##### Recorded data

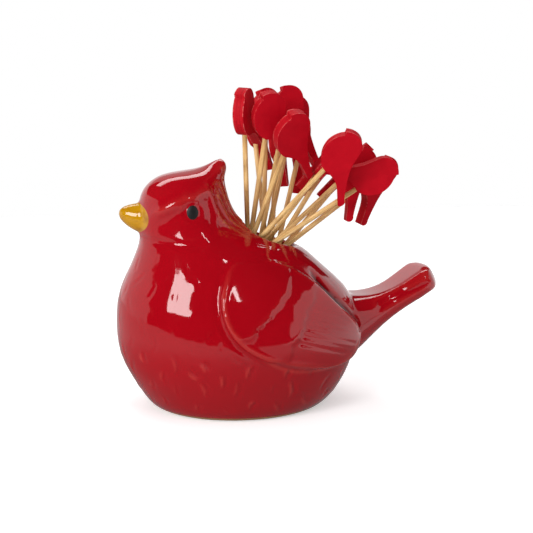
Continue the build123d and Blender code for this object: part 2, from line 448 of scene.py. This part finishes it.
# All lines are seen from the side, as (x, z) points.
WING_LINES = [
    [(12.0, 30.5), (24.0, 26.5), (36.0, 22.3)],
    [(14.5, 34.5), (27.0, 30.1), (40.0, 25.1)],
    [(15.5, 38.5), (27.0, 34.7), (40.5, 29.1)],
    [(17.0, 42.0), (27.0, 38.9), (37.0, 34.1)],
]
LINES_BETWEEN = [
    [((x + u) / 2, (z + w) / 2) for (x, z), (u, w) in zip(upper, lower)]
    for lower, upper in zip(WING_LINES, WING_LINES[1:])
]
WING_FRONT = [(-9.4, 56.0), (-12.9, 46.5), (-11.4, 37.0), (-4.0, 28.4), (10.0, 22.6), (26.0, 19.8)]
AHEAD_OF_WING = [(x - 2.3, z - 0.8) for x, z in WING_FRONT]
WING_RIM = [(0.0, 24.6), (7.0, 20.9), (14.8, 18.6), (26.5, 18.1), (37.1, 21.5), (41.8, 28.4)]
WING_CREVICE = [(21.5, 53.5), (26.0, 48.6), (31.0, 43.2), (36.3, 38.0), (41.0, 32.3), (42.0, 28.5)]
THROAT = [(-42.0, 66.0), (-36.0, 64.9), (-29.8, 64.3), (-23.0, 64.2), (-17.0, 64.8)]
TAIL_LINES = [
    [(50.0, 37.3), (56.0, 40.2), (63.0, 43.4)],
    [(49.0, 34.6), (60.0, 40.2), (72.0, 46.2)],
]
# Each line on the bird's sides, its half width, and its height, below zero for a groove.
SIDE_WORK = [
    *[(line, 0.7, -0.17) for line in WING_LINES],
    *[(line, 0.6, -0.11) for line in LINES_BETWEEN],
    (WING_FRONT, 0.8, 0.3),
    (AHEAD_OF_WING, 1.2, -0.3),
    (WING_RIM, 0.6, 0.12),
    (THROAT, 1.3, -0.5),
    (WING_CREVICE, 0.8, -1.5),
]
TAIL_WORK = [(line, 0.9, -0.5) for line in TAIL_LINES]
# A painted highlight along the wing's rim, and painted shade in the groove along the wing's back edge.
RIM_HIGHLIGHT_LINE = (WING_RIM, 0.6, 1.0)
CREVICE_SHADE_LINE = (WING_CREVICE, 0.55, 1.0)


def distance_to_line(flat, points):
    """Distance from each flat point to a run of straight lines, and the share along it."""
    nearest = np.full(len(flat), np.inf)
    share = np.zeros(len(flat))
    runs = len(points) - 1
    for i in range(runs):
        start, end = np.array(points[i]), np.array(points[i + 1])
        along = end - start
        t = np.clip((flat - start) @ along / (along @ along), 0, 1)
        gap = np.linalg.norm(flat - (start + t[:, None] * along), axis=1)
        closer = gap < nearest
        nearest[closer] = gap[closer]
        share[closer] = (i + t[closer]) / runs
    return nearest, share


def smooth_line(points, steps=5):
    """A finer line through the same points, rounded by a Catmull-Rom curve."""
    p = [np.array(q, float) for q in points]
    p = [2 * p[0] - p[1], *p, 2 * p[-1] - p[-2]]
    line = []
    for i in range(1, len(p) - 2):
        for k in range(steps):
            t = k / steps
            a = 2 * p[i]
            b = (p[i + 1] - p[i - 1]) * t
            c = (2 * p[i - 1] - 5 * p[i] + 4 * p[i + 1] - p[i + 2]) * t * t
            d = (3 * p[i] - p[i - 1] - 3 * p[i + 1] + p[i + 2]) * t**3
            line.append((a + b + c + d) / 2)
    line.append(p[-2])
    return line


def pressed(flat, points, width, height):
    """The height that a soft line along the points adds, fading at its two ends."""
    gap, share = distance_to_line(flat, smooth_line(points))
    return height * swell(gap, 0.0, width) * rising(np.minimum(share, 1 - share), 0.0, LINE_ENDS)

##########

What this task involves
Quote exactly the lines running from the start of the listing above through the line where "CREVICE_SHADE_LINE = (WING_CREVICE, 0.55, 1.0)" is found, and output no other lines.

Exercise result
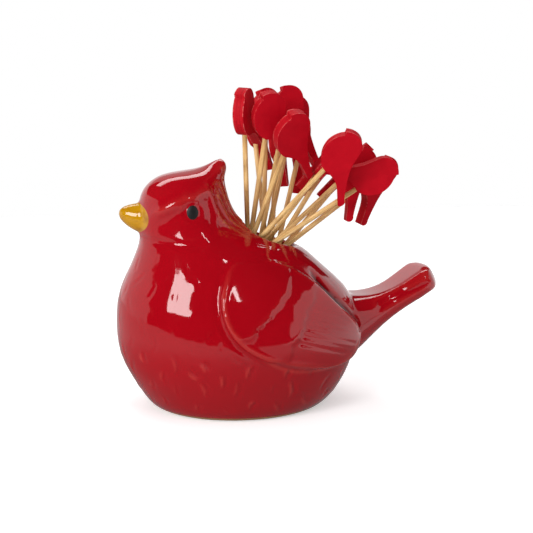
Continue the build123d and Blender code for this object: part 2, from line 448 of scene.py. This part finishes it.
# All lines are seen from the side, as (x, z) points.
WING_LINES = [
    [(12.0, 30.5), (24.0, 26.5), (36.0, 22.3)],
    [(14.5, 34.5), (27.0, 30.1), (40.0, 25.1)],
    [(15.5, 38.5), (27.0, 34.7), (40.5, 29.1)],
    [(17.0, 42.0), (27.0, 38.9), (37.0, 34.1)],
]
LINES_BETWEEN = [
    [((x + u) / 2, (z + w) / 2) for (x, z), (u, w) in zip(upper, lower)]
    for lower, upper in zip(WING_LINES, WING_LINES[1:])
]
WING_FRONT = [(-9.4, 56.0), (-12.9, 46.5), (-11.4, 37.0), (-4.0, 28.4), (10.0, 22.6), (26.0, 19.8)]
AHEAD_OF_WING = [(x - 2.3, z - 0.8) for x, z in WING_FRONT]
WING_RIM = [(0.0, 24.6), (7.0, 20.9), (14.8, 18.6), (26.5, 18.1), (37.1, 21.5), (41.8, 28.4)]
WING_CREVICE = [(21.5, 53.5), (26.0, 48.6), (31.0, 43.2), (36.3, 38.0), (41.0, 32.3), (42.0, 28.5)]
THROAT = [(-42.0, 66.0), (-36.0, 64.9), (-29.8, 64.3), (-23.0, 64.2), (-17.0, 64.8)]
TAIL_LINES = [
    [(50.0, 37.3), (56.0, 40.2), (63.0, 43.4)],
    [(49.0, 34.6), (60.0, 40.2), (72.0, 46.2)],
]
# Each line on the bird's sides, its half width, and its height, below zero for a groove.
SIDE_WORK = [
    *[(line, 0.7, -0.17) for line in WING_LINES],
    *[(line, 0.6, -0.11) for line in LINES_BETWEEN],
    (WING_FRONT, 0.8, 0.3),
    (AHEAD_OF_WING, 1.2, -0.3),
    (WING_RIM, 0.6, 0.12),
    (THROAT, 1.3, -0.5),
    (WING_CREVICE, 0.8, -1.5),
]
TAIL_WORK = [(line, 0.9, -0.5) for line in TAIL_LINES]
# A painted highlight along the wing's rim, and painted shade in the groove along the wing's back edge.
RIM_HIGHLIGHT_LINE = (WING_RIM, 0.6, 1.0)
CREVICE_SHADE_LINE = (WING_CREVICE, 0.55, 1.0)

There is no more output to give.